Terry Gou’s relentless race for profits

Hon Hai Precision Industry is no household name, but the company assembles many of the world’s top-selling gadgets. Now its hard-driving founder has even bigger ambitions. Alex Rankine reports.

Terry Gou’s Hon Hai Precision Industry is best known for assembling the iPhone for Apple, but he now has bigger plans, says Quentin Webb for Breakingviews. The Taiwanese billionaire – who Forbes estimates is worth $8.5bn – plans to diversify after acquiring Japan’s Sharp in 2016 and splashing $866m on electronics-accessories maker Belkin in March this year.

Gou met Donald Trump several times last year, with the White House claiming credit for his promise to invest $10bn in an LCD-manufacturing plant in Wisconsin. And he is also pouring funds into “research-intensive areas such as cloud computing and super-fast wireless”, with plans to fund it by raising $50bn through a “blockbuster” listing of a Hon Hai subsidiary in mainland China.

For all the talk of innovation, Gou still “thinks like a manufacturer”, giving short shrift to R&D efforts unless they can turn a profit quickly, says Tim Culpan for Bloomberg Gadfly. Employees work long hours, “rushing to hit deadlines, and rarely given a chance to breathe or think outside the box”. Indeed, Gou faced “uncomfortable questions about long hours and low pay at his mega-factories” in 2010 after 14 workers committed suicide in China, says Time magazine.

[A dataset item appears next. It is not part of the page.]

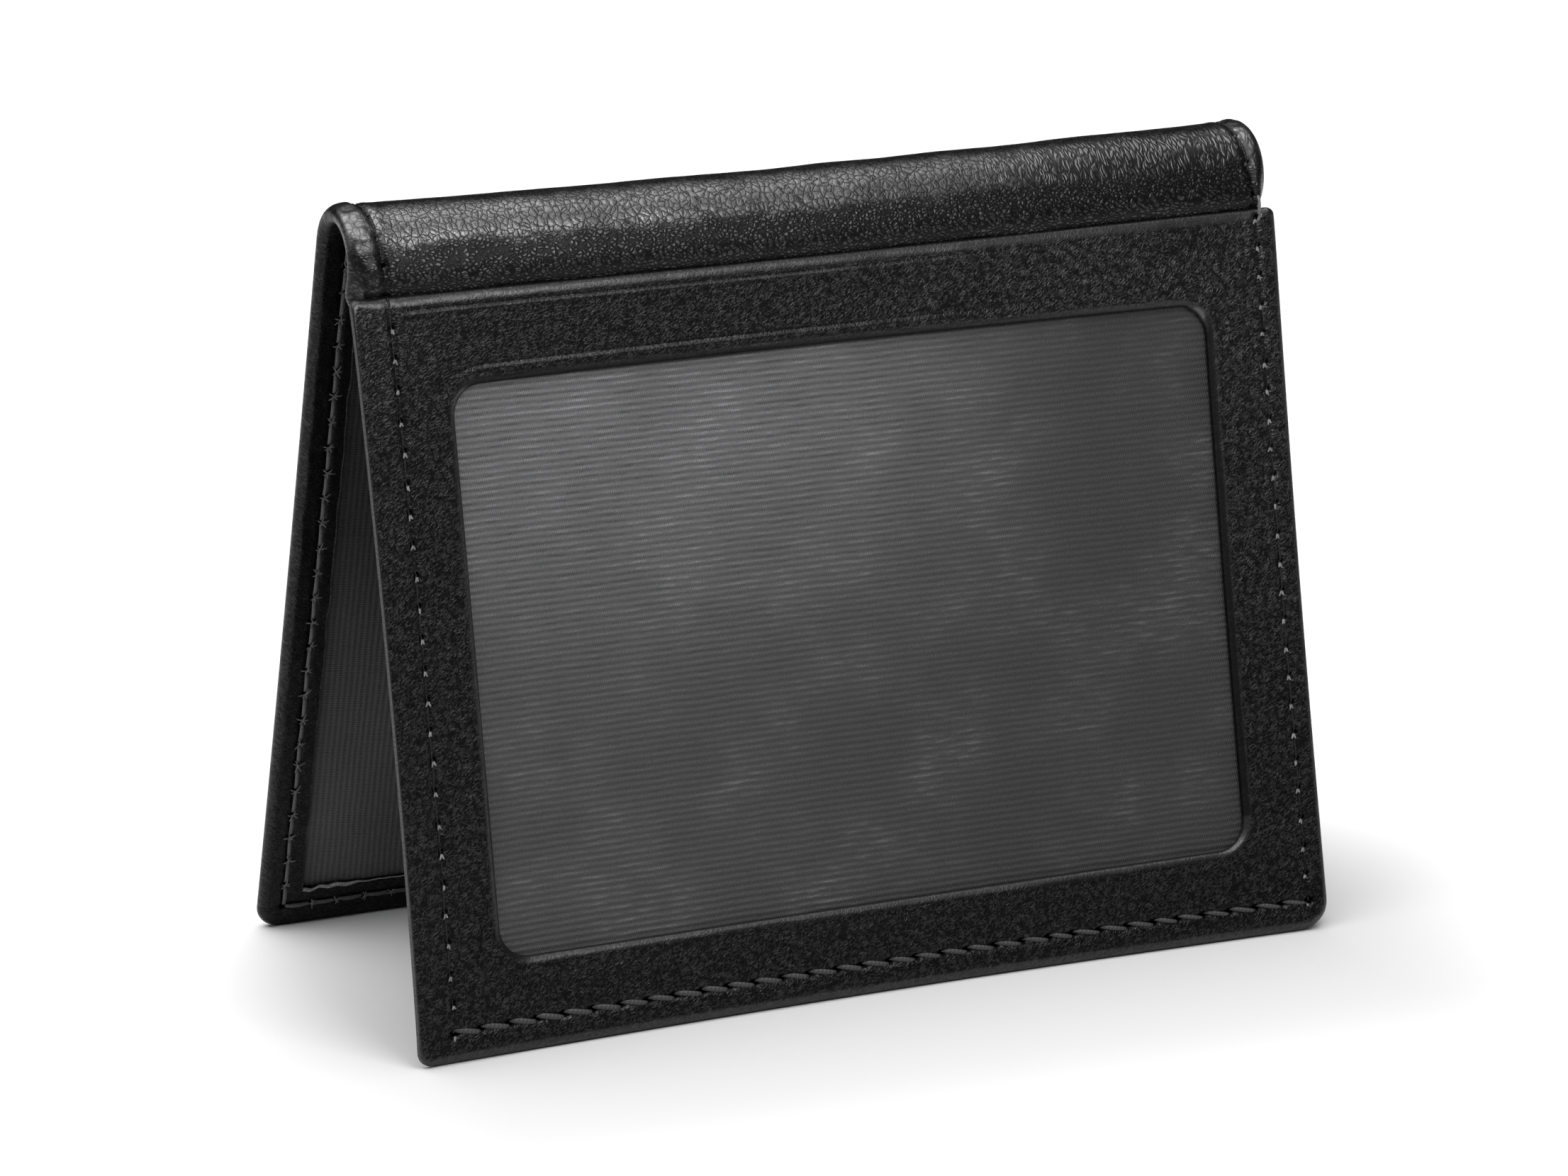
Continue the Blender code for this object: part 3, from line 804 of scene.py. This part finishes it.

The incidents served as a reminder to consumers that “some costs of their beloved gadgets don’t show up on the price tag”. The suicides introduced Hon Hai – which also trades under the name of Foxconn – to much of the world “in the worst terms imaginable”, said Frederik Balfour and Tim Culpan for Bloomberg Businessweek in 2010. After a slow start, the firm responded to the crisis by raising wages, organising employee counselling, and even putting nets around its buildings to catch jumpers.

Catching Taiwan’s export boom

Gou, the son of a policeman, was born in 1950 to parents who fled the mainland after the Communists came to power. He started work as a shipping clerk while Taiwan’s export economy boomed in the mid-1970s. Using a NT$100,000 (£2,400)loan from his mother, he then started a business manufacturing television parts. He got his first break making components for Atari in the 1980s and then embarked on an 11-month tour of the United States, dropping in at businesses unannounced “like a door-to-door salesman”. The strategy garnered him orders from the likes of IBM, but wages in Taiwan were rising.

At that time, mainland China was opening up to investment, but many entrepreneurs were wary. Undeterred, Gou invested in a facility in Shenzhen that grew to employ 300,000 workers – it even has its own chicken farm to keep everyone fed. Foxconn today employs a staggering 1.3 million people.

Gou’s early career was marked by both “chutzpah” and a “totalitarian leadership style”, say Sheree Chuang and Jimmy Hsiung in CommonWealth. But this one-time workaholic is said to have slowed down following the deaths of his first wife in 2005 and his brother in 2007.

“The chairman is now always telling colleagues to take more vacation,” says one Hon Hai executive. He re-married in 2008 and even considered retirement, but decided to recommit himself to business – and perhaps more. Gou’s regular meetings with Trump have sparked rumours that he is planning to run in Taiwan’s 2020 presidential election. If so, opinion polls suggest he would beat President Tsai Ing-wen by a comfortable margin, reported the Taipei Times last year.